White DCJ considered in detail the rules relating to service and default judgment and, in particular, the philosophy or approach that should be applied in relation to the interpretation of the rules relating to default judgment.[30] He considered that ‘the registrar must act in a judicial capacity and must be satisfied that all of the conditions precedent to the giving of the judgment are properly proved.’[31]

His Honour found that the registrar had sufficient evidence before him to be satisfied as to service of the claim and statement of claim[32] and that the appellant had not satisfied the magistrate that 45 Cheviot Street was not his last known place of business or residence.[33] His Honour therefore concluded that the Magistrate ought to have found that the judgment was regularly entered.[34] On that reasoning, the magistrate ‘made an error of law and he should have found that there was no irregularity in the entry of default judgment.’[35]

His Honour went on, however, to consider what the position would have been if the appellant had proven that 45 Cheviot Street was not his last known place of business or residence. In his view, there has been a fundamental change in the philosophy that entry of default judgment is a ministerial act by a registrar. ‘[T]he words “the court as constituted by a registrar may give judgment” make it clear that the registrar now performs a judicial rather than a ministerial function.’[36]

His Honour noted that there may still be circumstances where a default judgment can be set aside ex debito justitiae. Those circumstances include where the entry of default judgment is obtained by fraud, or where the registrar has given judgment in error because the evidence and material is insufficient to confer jurisdiction to give judgment, or where the request had been made by a plaintiff who is not acting in good faith.[37] But this was not the case here and:

[u]nder r 283 the court constituted by the registrar must act judicially. He must decide whether or not to exercise his discretion to give judgment on the basis of the evidence and materials before him at the time … the registrar acting judicially properly gave judgment to the plaintiff. Even if it was established by the later evidence that as a matter of objective fact on the hearing of the later application 45 Cheviot Street, Smithfield was not the appellant’s last known place of business or residence that does not automatically give rise to an irregularity in the proceedings before the registrar. It would certainly give rise to a discretion to set aside the default judgment but not a right in the defendant to have it set aside ex debito justitiae.[38]

In dismissing the appeal, his Honour further noted that the evidence demonstrated that the appellant was aware of the originating proceeding, that he offered no explanation as to why an entry of appearance and defence was not filed within the prescribed time period, and that he had not made any attempt to demonstrate that he has a defence to the plaintiff’s claim on the merits.[39] For those reasons, his Honour considered that the magistrate had rightly exercised his discretion to dismiss the application.

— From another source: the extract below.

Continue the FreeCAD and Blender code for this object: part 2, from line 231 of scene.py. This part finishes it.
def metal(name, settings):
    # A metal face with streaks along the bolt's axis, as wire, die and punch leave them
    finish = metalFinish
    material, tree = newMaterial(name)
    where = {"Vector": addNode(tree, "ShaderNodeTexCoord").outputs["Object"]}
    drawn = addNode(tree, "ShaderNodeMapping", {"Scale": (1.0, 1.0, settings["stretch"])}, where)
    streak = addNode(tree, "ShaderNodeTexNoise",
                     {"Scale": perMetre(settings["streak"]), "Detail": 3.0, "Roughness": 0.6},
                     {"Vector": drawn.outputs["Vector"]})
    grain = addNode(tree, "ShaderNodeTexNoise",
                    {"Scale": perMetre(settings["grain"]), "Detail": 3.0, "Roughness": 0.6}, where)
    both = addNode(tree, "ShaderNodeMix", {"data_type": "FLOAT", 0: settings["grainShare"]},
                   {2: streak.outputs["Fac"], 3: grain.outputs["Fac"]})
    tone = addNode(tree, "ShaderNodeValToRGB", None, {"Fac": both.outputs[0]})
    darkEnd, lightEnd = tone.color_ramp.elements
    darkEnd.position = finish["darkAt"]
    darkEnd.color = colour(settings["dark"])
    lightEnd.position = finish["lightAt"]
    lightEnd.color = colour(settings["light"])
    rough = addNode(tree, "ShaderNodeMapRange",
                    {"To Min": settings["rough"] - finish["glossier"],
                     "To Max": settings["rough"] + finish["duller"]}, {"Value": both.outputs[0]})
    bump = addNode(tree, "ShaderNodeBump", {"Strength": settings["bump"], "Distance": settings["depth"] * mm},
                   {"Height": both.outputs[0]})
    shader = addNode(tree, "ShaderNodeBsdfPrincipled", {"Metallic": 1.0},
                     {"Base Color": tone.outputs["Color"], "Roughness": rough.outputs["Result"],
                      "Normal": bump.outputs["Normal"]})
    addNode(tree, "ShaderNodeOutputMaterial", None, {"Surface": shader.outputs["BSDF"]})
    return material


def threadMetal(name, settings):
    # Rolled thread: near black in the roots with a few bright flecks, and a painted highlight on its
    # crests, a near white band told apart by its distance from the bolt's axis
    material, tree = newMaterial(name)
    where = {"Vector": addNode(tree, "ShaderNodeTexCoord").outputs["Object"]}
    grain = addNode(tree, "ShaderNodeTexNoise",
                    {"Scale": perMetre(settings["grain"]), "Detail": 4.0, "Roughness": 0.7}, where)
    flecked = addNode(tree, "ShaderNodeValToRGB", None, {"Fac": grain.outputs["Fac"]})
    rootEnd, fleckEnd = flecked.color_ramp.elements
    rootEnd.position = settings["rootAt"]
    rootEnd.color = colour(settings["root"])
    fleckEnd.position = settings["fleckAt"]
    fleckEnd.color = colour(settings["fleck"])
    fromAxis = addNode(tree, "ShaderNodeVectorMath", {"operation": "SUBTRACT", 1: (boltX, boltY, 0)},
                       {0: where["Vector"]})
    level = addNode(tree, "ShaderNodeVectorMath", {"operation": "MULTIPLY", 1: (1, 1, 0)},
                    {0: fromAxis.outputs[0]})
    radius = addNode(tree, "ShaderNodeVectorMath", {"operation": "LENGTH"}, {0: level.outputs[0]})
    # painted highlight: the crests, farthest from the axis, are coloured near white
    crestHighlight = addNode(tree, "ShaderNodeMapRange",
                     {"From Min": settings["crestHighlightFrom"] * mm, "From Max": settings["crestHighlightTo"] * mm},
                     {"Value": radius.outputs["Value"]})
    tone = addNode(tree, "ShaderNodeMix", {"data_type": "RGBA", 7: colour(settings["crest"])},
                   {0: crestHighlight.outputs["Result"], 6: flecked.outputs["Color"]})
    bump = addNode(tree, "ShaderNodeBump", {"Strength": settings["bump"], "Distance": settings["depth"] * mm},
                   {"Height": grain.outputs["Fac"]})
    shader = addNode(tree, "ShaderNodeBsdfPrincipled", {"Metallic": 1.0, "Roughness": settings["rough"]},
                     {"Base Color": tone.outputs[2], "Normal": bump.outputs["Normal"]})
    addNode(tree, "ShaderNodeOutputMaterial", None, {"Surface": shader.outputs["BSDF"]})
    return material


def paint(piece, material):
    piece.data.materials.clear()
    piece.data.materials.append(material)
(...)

The overriding philosophy of the UCPR is set out in r 5(1) as being ‘to facilitate the just and expeditious resolution of the real issues in civil proceedings at a minimum of expense.’ Further, r 5(2) provides that the ‘rules are to be applied by the courts with the objective of avoiding undue delay, expense and technicality’. The decision of White DCJ in this case demonstrates a recognition of this philosophy from a number of perspectives.

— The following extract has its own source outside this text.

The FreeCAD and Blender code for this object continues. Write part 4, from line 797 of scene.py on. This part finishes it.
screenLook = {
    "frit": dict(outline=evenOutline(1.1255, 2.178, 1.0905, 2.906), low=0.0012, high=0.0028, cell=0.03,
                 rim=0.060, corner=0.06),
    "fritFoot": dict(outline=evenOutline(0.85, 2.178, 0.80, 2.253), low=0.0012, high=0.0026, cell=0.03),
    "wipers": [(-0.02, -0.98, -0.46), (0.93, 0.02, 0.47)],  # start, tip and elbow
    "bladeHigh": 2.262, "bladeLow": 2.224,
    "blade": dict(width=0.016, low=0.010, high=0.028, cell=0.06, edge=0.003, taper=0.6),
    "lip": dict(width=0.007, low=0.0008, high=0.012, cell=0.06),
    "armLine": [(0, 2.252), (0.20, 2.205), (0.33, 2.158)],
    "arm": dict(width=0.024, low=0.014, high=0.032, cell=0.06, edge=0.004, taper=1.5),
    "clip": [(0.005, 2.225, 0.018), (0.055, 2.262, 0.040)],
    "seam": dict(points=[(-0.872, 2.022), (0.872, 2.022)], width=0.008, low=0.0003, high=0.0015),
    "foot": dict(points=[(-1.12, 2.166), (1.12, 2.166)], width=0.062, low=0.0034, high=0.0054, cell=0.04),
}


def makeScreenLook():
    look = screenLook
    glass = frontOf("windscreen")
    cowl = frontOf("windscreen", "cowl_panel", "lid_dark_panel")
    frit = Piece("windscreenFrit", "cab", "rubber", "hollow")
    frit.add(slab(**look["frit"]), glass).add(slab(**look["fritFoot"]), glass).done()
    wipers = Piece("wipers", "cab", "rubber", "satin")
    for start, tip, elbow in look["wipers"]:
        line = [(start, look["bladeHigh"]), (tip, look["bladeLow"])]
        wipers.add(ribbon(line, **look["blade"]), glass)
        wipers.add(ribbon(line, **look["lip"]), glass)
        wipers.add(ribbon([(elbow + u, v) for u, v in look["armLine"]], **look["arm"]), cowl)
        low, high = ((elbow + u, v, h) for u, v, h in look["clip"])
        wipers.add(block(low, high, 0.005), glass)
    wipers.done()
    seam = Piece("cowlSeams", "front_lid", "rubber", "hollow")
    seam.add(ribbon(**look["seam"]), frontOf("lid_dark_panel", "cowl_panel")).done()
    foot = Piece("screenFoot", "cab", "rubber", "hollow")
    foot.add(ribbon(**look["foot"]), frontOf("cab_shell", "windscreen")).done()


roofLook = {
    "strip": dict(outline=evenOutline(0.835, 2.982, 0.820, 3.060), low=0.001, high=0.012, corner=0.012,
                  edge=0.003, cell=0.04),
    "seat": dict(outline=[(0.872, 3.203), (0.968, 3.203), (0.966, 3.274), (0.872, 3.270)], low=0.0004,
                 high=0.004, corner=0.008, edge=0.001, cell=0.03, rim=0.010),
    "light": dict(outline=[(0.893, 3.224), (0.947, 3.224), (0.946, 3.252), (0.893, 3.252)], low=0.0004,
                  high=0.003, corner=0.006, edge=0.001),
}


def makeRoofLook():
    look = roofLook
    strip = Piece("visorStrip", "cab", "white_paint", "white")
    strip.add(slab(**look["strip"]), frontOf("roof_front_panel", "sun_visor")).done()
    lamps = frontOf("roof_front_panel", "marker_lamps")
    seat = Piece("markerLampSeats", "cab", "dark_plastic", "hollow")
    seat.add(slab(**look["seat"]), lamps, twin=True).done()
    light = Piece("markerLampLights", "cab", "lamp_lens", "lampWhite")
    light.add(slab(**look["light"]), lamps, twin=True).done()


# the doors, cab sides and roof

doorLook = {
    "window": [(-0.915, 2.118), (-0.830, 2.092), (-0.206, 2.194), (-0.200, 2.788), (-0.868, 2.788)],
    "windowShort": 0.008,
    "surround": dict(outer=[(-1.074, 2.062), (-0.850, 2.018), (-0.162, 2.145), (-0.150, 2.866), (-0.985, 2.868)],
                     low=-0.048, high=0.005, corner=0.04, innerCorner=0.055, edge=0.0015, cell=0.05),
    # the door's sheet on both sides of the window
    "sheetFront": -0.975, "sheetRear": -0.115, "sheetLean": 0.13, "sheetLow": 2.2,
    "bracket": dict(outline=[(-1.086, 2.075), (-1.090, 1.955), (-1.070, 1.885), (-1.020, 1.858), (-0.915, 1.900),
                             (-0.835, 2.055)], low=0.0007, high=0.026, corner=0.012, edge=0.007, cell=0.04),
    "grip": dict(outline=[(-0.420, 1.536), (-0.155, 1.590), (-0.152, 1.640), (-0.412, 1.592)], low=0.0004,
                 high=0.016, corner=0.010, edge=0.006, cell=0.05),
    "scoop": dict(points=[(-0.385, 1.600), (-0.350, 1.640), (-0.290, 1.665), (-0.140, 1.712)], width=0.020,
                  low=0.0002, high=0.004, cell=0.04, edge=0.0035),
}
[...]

Firstly, the registrar in issuing a default judgment pursuant to the regime now provided for by the UCPR no longer exercises a purely ministerial or administrative role. According to the interpretation of r 283 applied by his Honour, Judge White, the role of the registrar involves an exercise of judicial (albeit delegated) power which is subject to discretionary considerations. Where historically, a default judgment irregularly entered should be set aside as a nullity, this is no longer necessarily the case. This interpretation of the rules demonstrates a degree of flexibility that was not previously available under the old regime, which required strict compliance with adjectival requirements for the entry of default judgment.[40]

Secondly, and most importantly from a practical perspective, the decision highlights the significance of being able to demonstrate a defence on the merits as a prerequisite to seeking to have a default judgment set aside. This aspect of the decision reiterates the overriding philosophy that the rules are intended to prevent undue delay and expense. If this were not the case, the plaintiff would be put to the arguably unnecessary expense of having to press on with an action that would lead, inevitably, to a further judgment.

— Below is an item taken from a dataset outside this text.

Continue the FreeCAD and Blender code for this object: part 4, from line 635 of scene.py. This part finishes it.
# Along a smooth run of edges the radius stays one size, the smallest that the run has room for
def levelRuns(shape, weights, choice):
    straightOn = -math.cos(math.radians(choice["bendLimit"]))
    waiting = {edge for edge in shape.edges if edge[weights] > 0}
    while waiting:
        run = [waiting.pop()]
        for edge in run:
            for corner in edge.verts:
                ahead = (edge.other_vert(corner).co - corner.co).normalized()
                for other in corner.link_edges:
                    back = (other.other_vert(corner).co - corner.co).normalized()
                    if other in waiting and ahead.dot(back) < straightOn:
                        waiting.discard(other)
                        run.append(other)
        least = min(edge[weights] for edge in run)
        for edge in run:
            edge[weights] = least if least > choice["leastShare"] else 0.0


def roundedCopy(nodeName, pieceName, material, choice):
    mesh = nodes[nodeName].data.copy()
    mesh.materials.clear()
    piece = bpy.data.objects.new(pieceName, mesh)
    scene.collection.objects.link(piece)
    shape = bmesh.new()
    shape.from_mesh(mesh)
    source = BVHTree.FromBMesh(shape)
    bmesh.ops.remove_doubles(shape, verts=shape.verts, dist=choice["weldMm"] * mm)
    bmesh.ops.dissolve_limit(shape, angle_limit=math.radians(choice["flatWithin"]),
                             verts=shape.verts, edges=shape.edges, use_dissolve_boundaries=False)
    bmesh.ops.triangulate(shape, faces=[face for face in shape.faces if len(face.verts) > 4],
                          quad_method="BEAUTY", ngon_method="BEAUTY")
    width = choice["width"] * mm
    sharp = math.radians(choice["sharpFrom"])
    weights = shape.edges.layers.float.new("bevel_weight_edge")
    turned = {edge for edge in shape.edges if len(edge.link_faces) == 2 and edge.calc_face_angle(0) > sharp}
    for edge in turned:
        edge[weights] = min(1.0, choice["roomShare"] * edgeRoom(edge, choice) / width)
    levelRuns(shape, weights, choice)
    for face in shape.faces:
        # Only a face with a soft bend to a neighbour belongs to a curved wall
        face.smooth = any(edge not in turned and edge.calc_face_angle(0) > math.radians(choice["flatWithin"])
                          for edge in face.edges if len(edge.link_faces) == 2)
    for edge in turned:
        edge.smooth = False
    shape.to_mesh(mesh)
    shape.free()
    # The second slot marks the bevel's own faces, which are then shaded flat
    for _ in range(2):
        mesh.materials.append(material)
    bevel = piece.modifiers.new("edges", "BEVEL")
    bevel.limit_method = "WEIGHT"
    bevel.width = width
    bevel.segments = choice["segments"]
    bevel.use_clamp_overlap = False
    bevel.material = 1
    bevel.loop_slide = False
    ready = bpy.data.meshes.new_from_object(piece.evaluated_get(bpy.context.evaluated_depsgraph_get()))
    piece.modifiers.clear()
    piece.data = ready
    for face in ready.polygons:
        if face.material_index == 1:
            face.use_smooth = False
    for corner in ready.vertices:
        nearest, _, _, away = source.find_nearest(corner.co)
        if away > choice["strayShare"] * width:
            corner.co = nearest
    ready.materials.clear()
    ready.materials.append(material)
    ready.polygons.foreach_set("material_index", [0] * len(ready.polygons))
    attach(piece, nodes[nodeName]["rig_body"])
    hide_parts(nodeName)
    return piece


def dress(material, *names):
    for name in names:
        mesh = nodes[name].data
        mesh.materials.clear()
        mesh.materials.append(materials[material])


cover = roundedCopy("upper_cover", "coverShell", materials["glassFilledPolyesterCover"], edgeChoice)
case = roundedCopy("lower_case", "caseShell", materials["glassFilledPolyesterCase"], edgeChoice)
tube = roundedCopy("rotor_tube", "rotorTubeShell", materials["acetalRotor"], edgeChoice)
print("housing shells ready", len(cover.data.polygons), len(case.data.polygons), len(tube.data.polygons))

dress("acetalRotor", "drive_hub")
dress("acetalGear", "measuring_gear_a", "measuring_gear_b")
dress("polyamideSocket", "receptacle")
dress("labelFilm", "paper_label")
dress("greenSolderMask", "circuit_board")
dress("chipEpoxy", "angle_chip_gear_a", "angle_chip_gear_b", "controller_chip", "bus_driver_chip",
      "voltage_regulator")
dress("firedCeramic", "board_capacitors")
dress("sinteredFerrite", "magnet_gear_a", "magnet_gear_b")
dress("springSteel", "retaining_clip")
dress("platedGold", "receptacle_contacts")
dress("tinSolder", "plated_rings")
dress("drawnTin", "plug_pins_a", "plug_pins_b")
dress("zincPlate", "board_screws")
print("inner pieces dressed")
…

Finally, the decision provides guidance in relation to the circumstances that would need to prevail in order for a default judgment to be set aside ex debito justitiae under the UCPR.

The appellant has since filed an appeal to the Queensland Court of Appeal against the order of the District Court.

Postscript: On 1 April 2005 the appellant was refused leave to appeal to the Court of Appeal from the decision of his Honour Judge White primarily on the grounds that the Honourable Justice Jones was ‘not persuaded that the decision of the District Court is attended by sufficient doubt to warrant its reconsideration’ nor was he ‘satisfied that substantial injustice would result if leave were not granted.’[41]

[26] Uniform Civil Procedure Rules 1999 (Qld), (‘UCPR’).

[27] That is, as of right.

[28] See r 105 UCPR.

[29] See rr 111, 112 UCPR.

[30] Particularly, r 283 UCPR.

[31] Thomas v DCT (Unreported, District Court of Queensland, White DCJ, 5 August 2004) [3].

[32] Ibid [21].

[33] Ibid [16].

[34] Ibid.

[35] Ibid.

[36] Ibid [18].

[37] Ibid [19]–[20].

[38] Ibid [21].

[39] Ibid [23].

[40] See for example the approach in cases such as Vosmaer v Spinks (1964) QWN 36 and Luka Brewery v Grundman (1985) 2 Qd R 204; referred to by White DCJ at [17].

[41] Thomas v Deputy Com of Taxation [2005] QCA 85, [15]; McMurdo P and Cullinane J concurring at [1] and [2] respectively.